# Is there an easy way to relate f, f', and f''?

1. Sep 19, 2015

### in the rye

We haven't covered the shortcuts to differentiation, yet. That is, we are calculating differentiation by use of limits. Anyways, I am going through Stewarts calculus, and on chapter 2.8 it relates f, f', and f'' together. Conceptually, I have a really difficult time relating them, particularly f''.

I know that f' is the slope of f. And I know f' is related to velocity, where f'' is related to acceleration. However, I really have trouble visualizing their graphs. Maybe it's because I'm still new to Calculus. However, it can take me 15-20 minutes just to get a correct graph. I know with practice I'll get it, but aside from memorizing basic rules, I don't see the graphs conceptually.

I've essentially had to take to memorizing that when f is concave up, f' is increasing, and therefore f'' is increasing.

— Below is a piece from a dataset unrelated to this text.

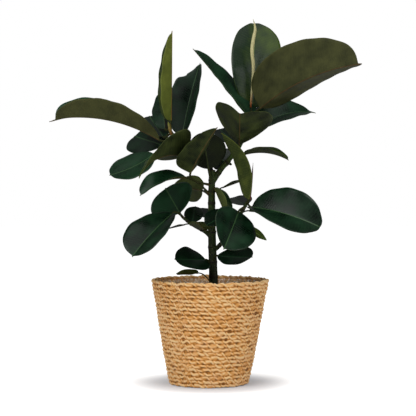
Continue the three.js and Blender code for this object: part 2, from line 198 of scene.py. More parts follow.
def grid_faces(rows: int, columns: int, first: int = 0, closed: bool = False,
               flip: bool = False) -> list[tuple[int, ...]]:
    """The faces of a grid of points that is numbered row by row.

    Args:
        rows: How many rows of points.
        columns: How many points in a row.
        first: The number of the first point.
        closed: Whether each row runs round to its own start.
        flip: Whether the faces turn the other way.

    Returns:
        The faces. Unflipped, they face along the columns' way crossed with the rows' way.
    """
    faces = []
    for i in range(rows - 1):
        for j in range(columns if closed else columns - 1):
            k = (j + 1) % columns
            quad = (first + i * columns + j, first + i * columns + k,
                    first + (i + 1) * columns + k, first + (i + 1) * columns + j)
            faces.append(quad[::-1] if flip else quad)
    return faces


def stack_faces(rings: int, columns: int, first: int = 0,
                flip: bool = False) -> list[tuple[int, ...]]:
    """The faces of a stack of closed rings of points, with a face over each end.

    Args:
        rings: How many rings.
        columns: How many points in a ring.
        first: The number of the first point.
        flip: Whether the faces turn the other way.

    Returns:
        The faces.
    """
    start = tuple(range(first, first + columns))
    end = tuple(number + (rings - 1) * columns for number in start)
    ends = [start, end[::-1]] if flip else [start[::-1], end]
    return grid_faces(rings, columns, first, closed=True, flip=flip) + ends


def turn_angles(columns: int) -> np.ndarray:
    """Even angles for one turn."""
    return np.linspace(0, 2 * np.pi, columns, endpoint=False)


def round_points(radius: Any, height: Any, theta: np.ndarray,
                 centre: tuple[float, float] = (0.0, 0.0)) -> np.ndarray:
    """Points about an upright axis.

    Args:
        radius: Their distance from the axis, one for all or one for each.
        height: Their height, one for all or one for each.
        theta: Their angles.
        centre: The axis.

    Returns:
        One point for each angle.
    """
    return np.column_stack([centre[0] + radius * np.cos(theta), centre[1] + radius * np.sin(theta),
                            height * np.ones_like(theta)])


def unit(v: np.ndarray) -> np.ndarray:
    """The vectors at length 1."""
    return v / np.linalg.norm(v, axis=-1, keepdims=True)


def square_to(tangent: np.ndarray, wanted: np.ndarray) -> tuple[np.ndarray, np.ndarray]:
    """Finds directions square to tangents.

    Args:
        tangent: Unit tangents.
        wanted: The direction that the first one stays near.

    Returns:
        The side and the normal directions.
    """
    wanted = np.broadcast_to(wanted, tangent.shape)
    side = unit(wanted - tangent * np.sum(wanted * tangent, axis=-1, keepdims=True))
    return side, np.cross(side, tangent)


def spline(through: Sequence[Point], t: np.ndarray) -> np.ndarray:
    """Points on the smooth curve through given points, as the solids' stems run.

    Args:
        through: The points that it passes.
        t: Shares of the way along, from 0 to 1.

    Returns:
        One point for each share.
    """
    p = np.asarray(through, float)
    p = np.vstack([2 * p[0] - p[1], p, 2 * p[-1] - p[-2]])
    place = np.clip(t, 0, 1) * (len(through) - 1)
    i = np.minimum(place.astype(int), len(through) - 2)
    w = (place - i)[:, None]
    a, b, c, d = p[i], p[i + 1], p[i + 2], p[i + 3]
    start, end = 0.5 * (c - a), 0.5 * (d - b)
    return (b + start * w + (-3 * b + 3 * c - 2 * start - end) * w ** 2
            + (2 * b - 2 * c + start + end) * w ** 3)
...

This, however, seems like a surefire way to make a mistake on a test. To a degree it makes sense because if it is concave up, the slope is getting larger, and thereby making f'' larger, since it is essentially the slope of the slope. Come to think of it, I think my primary confusion is when I am giving a graph of f' and asked to draw f. Whenever f' is negative, but increasing, I can't seem to see this as being concave up.

The way I've been somewhat looking at it is from my Pre-Calc book. We looked at concavity, and when it was concave up we would say that it is increasing at an increasing rate, or decreasing at a decreasing rate, whereas concave down was increasing at a decreasing rate, or decreasing at an increasing rate. Which has helped me a little bit conceptually. And relate this idea of acceleration.

But, for some reason, it's not sticking, and Stewart doesn't have many examples over it...

Thanks.

2. Sep 19, 2015

### Staff: Mentor

Start with something simple. You know what the graph of y = f(x) = x2 looks like, right? What does the graph of y = f'(x) look like? What does the graph of y = f''(x) look like?
No. if the graph of f is concave up, f'' is positive. Think about the example I gave previously, with f(x) = x2.
See above.
In this context, "increasing" means "becoming less negative." To see this, hold a pencil at an angle that represents a negative slope. What will the pencil be doing as the slope gets less negative (i.e., the slope increases) as you move from left to right on the graph?
It is very bad, IMO, to use the word "it" in mathematics, especially when "it" changes meaning in different parts of the sentence.
"We looked at concavity, and when it (what does "it" refer to here?) was concave up we would say that it (what does "it" refer to here?) is increasing..."
Unless it is intuitively obvious to the most casual observer what the antecedent of "it" is, you should never use this word.

3. Sep 19, 2015

### FactChecker

You are very close to the truth. The only problem is that you think that a function must be always increasing to be concave up. Not true. If it is turning up, it would be concave up even if it is decreasing. If f' is negative, that just means that f is sloped down. It will still be concave up if it is turning up (f'' > 0 so f' is increasing).

But f doesn't have to start out increasing. It can be decreasing, but less and less till it might begin increasing. That would also be concave up
Same here. f doesn't have to start out decreasing. It can start out increasing and turn downward till it is decreasing. That would be concave down.
Acceleration is the first derivative of velocity and the second derivative of position. To put my earlier comments in these terms: Suppose your car was facing up hill coasting backward. Let's call that a decreasing f = altitude and negative velocity. Then giving it gas would slow the backward drift, increase the velocity toward positive (climbing the hill). Even though it is slowing the backward drift, it is positive acceleration. Eventually the velocity would go positive and f=altitude would slope up.

Last edited: Sep 19, 2015
4. Sep 19, 2015

### in the rye

Ahh, I think it makes sense, now. I wasn't really thinking of f as a position. But, it makes sense. If you have f(x) = x2 it's position from the left is approaching 0, so, in terms of velocity, it is negative because it is going back to the origin. Which means that the derivative would be f(x) = x, having a negative velocity from (-inf, 0), and a positive velocity from (0, inf). This means that since the slope of x is a constant, it is neither accelerating or deceleration, it is remaining a constant. In this case, a constant of 1. So the double derivative would just be a f(x) = 1. It makes sense, it's just when Stewart throws complicated graphs it throws me off. For some reason I want to draw the derivative as being fairly similar to the function itself. Coincidentally, I do better on questions where they describe the graph, and ask to draw it. For example, if they say f''(x) > 0 from [0,4]. I know that the graph is concave up from that interval. I think maybe analyzing the graphs and describing what they're doing on a separate sheet, and THEN drawing it might be the way to go for me.

Thanks.

5. Sep 19, 2015

### mathwonk

f = height, f' = change in height (slope), f'' = (f')' = change in slope (convexity).

I.e. if slope is positive then height is increasing, if convexity is positive then slope is increasing.